On March 19 2001, Reuters reported that Syrian army units deployed into the Shouf and took up positions around Mukhtara (Syrian troop movements in the Shouf had been earlier been reported by the Lebanese press on March 8). Jumblatt told reporters that he would "rather not discuss" the matter, while carefully noting that he did not mind if Syrian forces deployed in the Shouf for "strategic purposes." However, news of the deployment caused an uproar during a parliamentary session devoted to budgetary matters. "What does the Syrian deployment in the Shouf today, with heavy weapons, mean? . . . I demand to know what the government's position is on these actions which take place on Lebanese soil," declared MP Albert Moukheiber, touching off acrimonious exchanges between pro-Syrian MPs and a handful of other Christian opposition deputies.
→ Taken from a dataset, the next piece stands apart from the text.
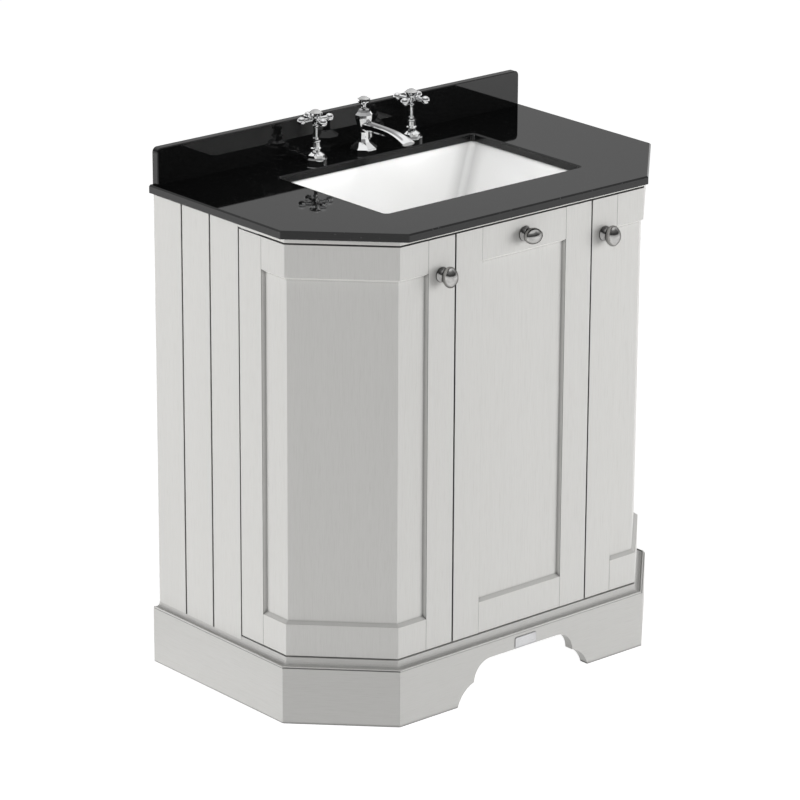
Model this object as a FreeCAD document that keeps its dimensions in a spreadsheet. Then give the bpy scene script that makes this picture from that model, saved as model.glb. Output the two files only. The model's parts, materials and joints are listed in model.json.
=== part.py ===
import FreeCAD, Part
import math
import os

import Sketcher

# Corner vanity unit. X runs along the wall, Y from the room (-) to the wall (+), Z up, floor at 0.
# Every length is in millimetres, and depths are measured from the wall plane.

SIZES = {
    "unit_height": 860,
    "body_width": 810,
    "body_depth": 480,
    "body_corner": 133,
    "board": 18,
    "door_gap": 3,
    "pass_gap": 1,
    "seat_gap": 0.3,
    "pin_play": 0.08,
    "overrun": 2,
    "strip_high": 8,
    "top_thick": 14,
    "top_side_out": 9,
    "top_front_out": 16,
    "top_corner_more": 15,
    "top_arris": 2.5,
    "cutout_side": 186,
    "cutout_back": 102,
    "cutout_front": 98,
    "cutout_round": 8,
    "splash_inset": 8,
    "splash_high": 64,
    "splash_thick": 14,
    "splash_round": 9,
    "splash_arris": 1.5,
    "plinth_high": 99.5,
    "plinth_out": 13.5,
    "plinth_corner_more": 6,
    "base_thick": 15,
    "arch_half": 149.5,
    "arch_low_wide": 36.5,
    "arch_low_high": 37,
    "arch_low_round": 56,
    "arch_nib": 3,
    "arch_high_wide": 37,
    "arch_high_high": 33,
    "arch_high_round": 38,
    "cove_out": 12.7,
    "cove_bead": 1.5,
    "cove_ledge": 1.5,
    "cove_round": 7,
    "side_depth": 226.5,
    "side_planks": 3,
    "groove_half": 1.8,
    "groove_deep": 7,
    "rail_high": 100,
    "wall_hole": 3.5,
    "wall_hole_x": 300,
    "post_deep": 58,
    "frame_open_gap": 28,
    "frame_open_back": 40,
    "frame_open_round": 10,
    "centre_width": 301,
    "stile_width": 57,
    "door_rail": 56,
    "panel_recess": 7,
    "panel_thick": 9,
    "panel_tongue": 6,
    "frame_joint": 0.3,
    "pivot_inset": 5.5,
    "pivot_radius": 2.5,
    "pivot_reach": 10,
    "pivot_plate_thick": 2,
    "pivot_plate_wide": 12,
    "pivot_plate_inset": 2.5,
    "pivot_plate_long": 46,
    "bush_radius": 4,
    "bush_long": 13,
    "knob_standout": 34,
    "knob_drop": 63,
    "knob_half_long": 18,
    "knob_half_short": 13.5,
    "knob_tip": 9.5,
    "knob_foot": 12.5,
    "knob_neck": 6,
    "flap_hinge_x": 110,
    "flap_blade": 2.5,
    "flap_eye": 3.5,
    "flap_pin": 1.5,
    "flap_pin_half": 10,
    "flap_slot_play": 0.6,
    "flap_leg": 8,
    "flap_plate_wide": 26,
    "flap_plate_long": 30,
    "stay_radius": 220,
    "stay_wide": 10,
    "stay_thick": 3,
    "stay_x": 136,
    "stay_top_angle": 86.3,
    "stay_end_angle": 39.6,
    "stay_peg": 5,
    "stay_peg_half": 3.5,
    "stay_foot_high": 44,
    "stay_foot_wide": 12,
    "stay_foot_thick": 3.5,
    "guide_near": 18,
    "guide_far": 34,
    "guide_half_high": 12,
    "guide_slot_half": 7.2,
    "guide_slot_drop": 1.5,
    "guide_slot_play": 0.4,
    "guide_wall": 2.6,
    "catch_x": 190,
    "catch_long": 46,
    "catch_high": 15,
    "catch_deep": 14,
    "strike_long": 34,
    "strike_high": 11,
    "strike_thick": 1,
    "rim_wide": 20,
    "rim_thick": 12,
    "basin_reveal": 3,
    "basin_deep": 145,
    "basin_wall": 12,
    "basin_side_slope": 46,
    "basin_front_slope": 14,
    "basin_back_slope": 6,
    "basin_top_round": 10,
    "basin_low_round": 22,
    "basin_floor_bevel": 18,
    "clip_long": 20,
    "clip_foot": 14,
    "clip_reach": 4,
    "clip_plate": 3,
    "clip_back_x": 180,
    "clip_front_x": 90,
    "waste_flange": 31.5,
    "waste_flange_thick": 3,
    "waste_seat": 19,
    "waste_tube": 20,
    "waste_tube_long": 70,
    "waste_play": 0.5,
    "waste_bore": 14,
    "waste_tail": 16,
    "waste_tail_long": 58,
    "waste_nut": 31,
    "waste_nut_thick": 10,
    "port_radius": 9,
    "port_long": 36,
    "port_nut": 13,
    "port_nut_long": 9,
    "ball_radius": 6,
    "ball_out": 26,
    "lever_drop": 54,
    "lever_radius": 2.5,
    "lever_tail": 12,
    "lever_tip": 5,
    "plug_radius": 24,
    "plug_thick": 4,
    "plug_rise": 5.5,
    "plug_stem": 4,
    "strap_wide": 14,
    "strap_thick": 1.6,
    "strap_hole": 3.6,
    "strap_tail_long": 14,
    "strap_block": 12,
    "strap_block_high": 16,
    "tap_x": 107.5,
    "tap_back": 66,
    "tap_hole": 14,
    "shank_radius": 10.4,
    "shank_long": 30,
    "tail_radius": 10,
    "tail_long": 30,
    "nut_radius": 15,
    "nut_thick": 10,
    "tap_base": 20,
    "tap_body_high": 38,
    "spindle_radius": 2.4,
    "spindle_long": 22,
    "handle_cup": 12,
    "handle_top": 86,
    "handle_axis": 74,
    "handle_reach": 27,
    "handle_left_turn": -11,
    "handle_right_turn": 24,
    "handle_ball": 7.2,
    "handle_arm_thin": 3,
    "handle_neck_angle": 34,
    "button_radius": 10.8,
    "button_high": 5.5,
    "spout_base": 24,
    "spout_high": 73,
    "arm_reach": 118,
    "arm_half_wide": 13,
    "arm_mouth": 6.5,
    "arm_mouth_depth": 166,
    "arm_mouth_low": 28,
    "arm_mouth_high": 14,
    "scroll_ring": 7.5,
    "scroll_wire": 2,
    "scroll_depth": 77,
    "scroll_high": 31,
    "scroll_sweep": 250,
    "lift_radius": 2.5,
    "lift_cup": 11,
    "lift_cup_high": 18,
    "lift_cap_radius": 9.4,
    "lift_cap_high": 4.4,
    "lift_long": 90,
}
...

On April 11 2001, the pressure on Jumblatt reached a new, unprecedented level when a mail bomb exploded in the village of Bkheshtey, severely injuring the sister and niece of Druze MP Akram Chehayyeb, a senior aide to Jumblatt. Afterwards, Jumblatt solemnly told reporters, "It is not through terrorism that we will reach dialogue." Jumblatt had signalled he was ready to make up with the Syrians. Perhaps, then, it should come as no surprise that when Maj. Gen. Ghazi Kanaan, the chief of Syrian intelligence in Lebanon, called the beleaguered Druze leader earlier this month and invited him to Damascus to meet with Assad, Jumblatt accepted. On May 22 2001, he arrived in the Syrian capital for the first time in eight months.

Upon his return to Lebanon Jumblatt's criticism of Syria dropped dramatically and it may well be the case that these two war time friends and allies have put their diffrences aside and are back in the same trenches, however in Lebanon, public displays of congeniality are usually not a reliable indicator of intentions.Whether Jumblatt's trip to Damascus signifies the end of his campaign to end Syrian hegemony in Lebanon remains to be seen.